The term model comes from ‘mannequin’ and for a production issue also at the sample level, fashion houses tend to produce one product of the same size because otherwise, it would have higher costs. Putting a single type of body on the catwalk simplifies procedures. This is a productive fact that greatly affects social representation. It is not only fashion that imposes models. Unfortunately, our society imposes models that are related to our ways of life, to what we must have or how we must be. As a consequence, we must always provide the cultural tools to understand the thinking behind the norms. 

 

Although there is still a lot of resistance between fashion and culture, these two terms are juxtaposed. Towards fashion, there is still a lot of snobberies mixed with a prevailing Catholic feeling that sees the dress as something not strictly necessary. This prejudice has been repeated when the war broke out in Ukraine and, at the same time, Milan inaugurated Fashion Week. Many characters opposed Milan’s desire to do something that, in the collective imagination, was perceived as too beautiful for the warlike situation we were experiencing because individuals consider fashion as something ephemeral. The industrial chain behind it is not considered like other professions, such as those who make bread or chairs, for example. 

 

On the contrary, it tends to be considered a proper industry in times of peace, but when the game gets tough, fashion should stop existing. This thought also applies to publishing or audiovisual. Within this framework, the last trend is the book stylist: celebrities and fashion influencers are willing to pay someone who selects reading material for them to carry in public. Is this a new whim of the stars or can books be related to fashion? Why shouldn’t they?

 

The idea is that when something serious happens in the world, people don’t have to do anything else and especially nothing that will make them happy. Actually, beauty casts out fear without escaping reality. 

 

So, generally, how much are fashion workers taken seriously? Maria Luisa Frisa claims that fashion is an extraordinary tool for observing the contemporary world. The fashion system in Italy represents a very important part of the GDP. The business of fashion shows employs thousands of people: from the catering services to the public/private transport. Fashion produces ideas and thanks, I would hazard, to its superficiality is a porous system to everything that happens around, able to continually return new suggestions. Communication is linked to fashion but also imagination is irreplaceable thanks to fashion. Therefore, fashion must be taken seriously. 

 

The idea of osmosis among all the existing types of art is, in my opinion, essential to better understand contemporaneity and future paths. Those who think, draw, imagine, and look at people have anticipated the street style that today spreads over TikTok China.

 

The mixture of East and West, for example, displays new possible scenarios and global trends. Fashion is a magmatic territory where everything is possible in a playful way that justifies experiments that in more rigid environments would not be possible. It is a place where everyone can enter to bring and take with much more ease than in more famous and perhaps more banally snobbish contexts. Everything people wear is never permanent.

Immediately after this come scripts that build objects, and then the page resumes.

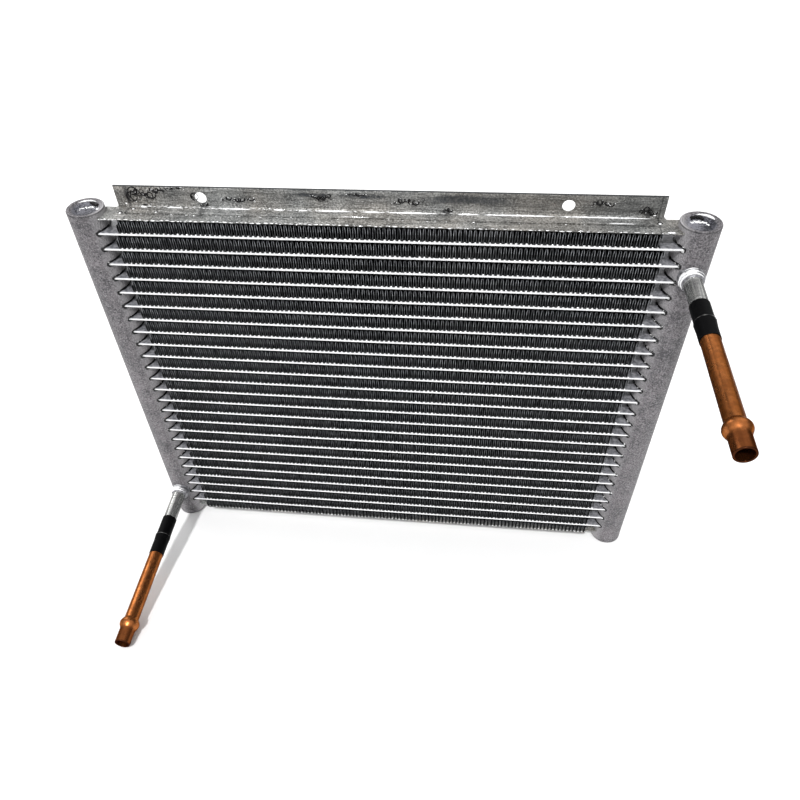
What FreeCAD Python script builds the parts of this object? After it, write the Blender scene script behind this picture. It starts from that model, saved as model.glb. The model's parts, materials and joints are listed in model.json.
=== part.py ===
import FreeCAD, Part
import os
from math import asin, cos, radians, sin, sqrt
from FreeCAD import Vector

# Parallel flow condenser: two upright round headers joined by flat tubes, folded fins between
# the tubes, a side plate above and below, a mounting bracket on the upper side plate, and an
# inlet and an outlet pipe that point forward.
#
# All sizes are millimetres. X runs across the core to the right, Y runs from the front to the
# back and Z runs up. The origin is midway between the two bracket holes, on the back face of
# the bracket's flange.

# Core of tubes and fins
tube_count = 25
tube_pitch = 10.0
tube_width = 16.0
tube_height = 1.8
tube_nose_chamfer = 0.5
tube_end_from_axis = 3.5
fin_length = 290.0
fin_sheet = 0.4
fin_folds_per_row = 7

# Headers: round pipes, whose bore has three flats on the side where the tubes enter
header_diameter = 21.0
header_beyond_fins = 8.5
header_wall = 1.2
bore_middle_flat_angle = 40.0
bore_beside_slot = 0.2
header_above_top_tube = 12.0
header_below_bottom_tube = 17.0

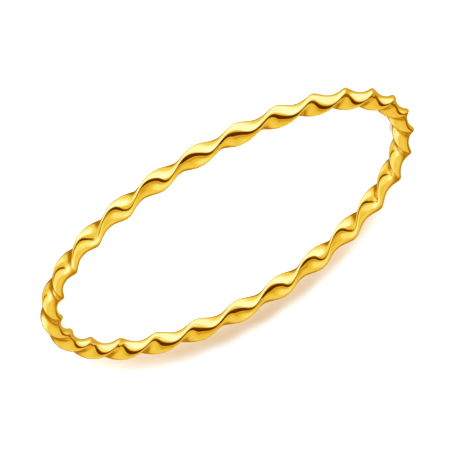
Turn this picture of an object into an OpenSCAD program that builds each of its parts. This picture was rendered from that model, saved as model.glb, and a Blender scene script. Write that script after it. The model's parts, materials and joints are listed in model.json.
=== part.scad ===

Seoul and Tokyo street styles have always been great sources of inspiration and have become an integral part of the new imaginary. From a Eurocentric vision, fashion is veering toward a global vision of the world, looking at the styles of others with interest. The new Balenciaga under the creative director Demna Gvasalia has the necessary cynicism of those who have lived on the margins of fashion.

 

This is a great wealth and a great quality of fashion to be inclusive without any prejudice. The theme of putting different things together to achieve a certain effect is one of the actions of styling.

The design of Miuccia Prada, for example, concerns throwing ideas that are then assembled.

 

Today, designers work by taking shapes and images. Often, we talk about people who do not have sartorial skills, so even couture and fast fashion can be held together at the same time without any problems.

Virgil Abloh, who passed away last year, was the first African-American creative director of a brand like Louis Vuitton who realized that to do something new it was enough to change a 3%. Born as a deejay, he has somehow revolutionized a classic brand like the French Maison. 

 

Can fashion be considered a myth? The myth is the conversion of an object into language, and mythical things signify much more than what they originally meant. While history can be an individual production of those who thought it, the myth is the collective gaze that, from that story, can extract all the meanings that the author himself did not think of. This also applies to clothes from what they can transmit. The object of fashion is magical if you give it value making it mythological. If we have that object, we feel special. It’s something that should not be denied because objects create relationships with other objects. For instance, the Fendi Baguette was one of the first it-bags that everyone had to own. The objects bought by an individual can be used to shorten the relationship with the idea of who wore those objects in an iconic way (e.g. the wide-brimmed hat by Audrey Hepburn). 

 

Designing objects for contemporary fashion is also an attempt to offer people that kind of symbolic bond. Fashion accessories are emotional, relational prosthetics. People buy things because those things represent things for each of us. In a world where everyone makes clothes, it is the values that that object brings that convince us to buy it because in that object we are mirrored. Fashion moves the imagination of each of us and it is beautiful that it is so. Fashion not only makes us be ourselves but makes us imagine that we can be something different or special.

 

Last but not least, sustainability is one of the most urgent discussions in the fashion world. It is undeniable that the concept of sustainability clashes with fast fashion but today more and more insiders are looking for a sustainable fashion model. Anyway, how can sustainability go hand in hand with justice? Green clothes can be associated with the idea of beauty? Often, these clothes are not in line with those not green. Unfortunately, even if fast fashion companies (H&M above all) commit to finding more sustainable ways, paying little for a garment means that that was done by employees who were not paid properly or worked in difficult conditions. 

 

For example, the skins of bags and jackets that are currently on the market come from slaughtered animals while fake furs are the least sustainable. Moreover, consuming as little water as possible is one of the goals that fashion has set itself since, in the future, it will be an increasingly unavailable commodity because the production of jeans has the highest water consumption. Designing sustainably is a path on which fashion must necessarily engage more.

 

In conclusion, fashion covers a wide range of aspects. Taking it into consideration could lead us to a more fair and inclusive society, a big step towards a better future.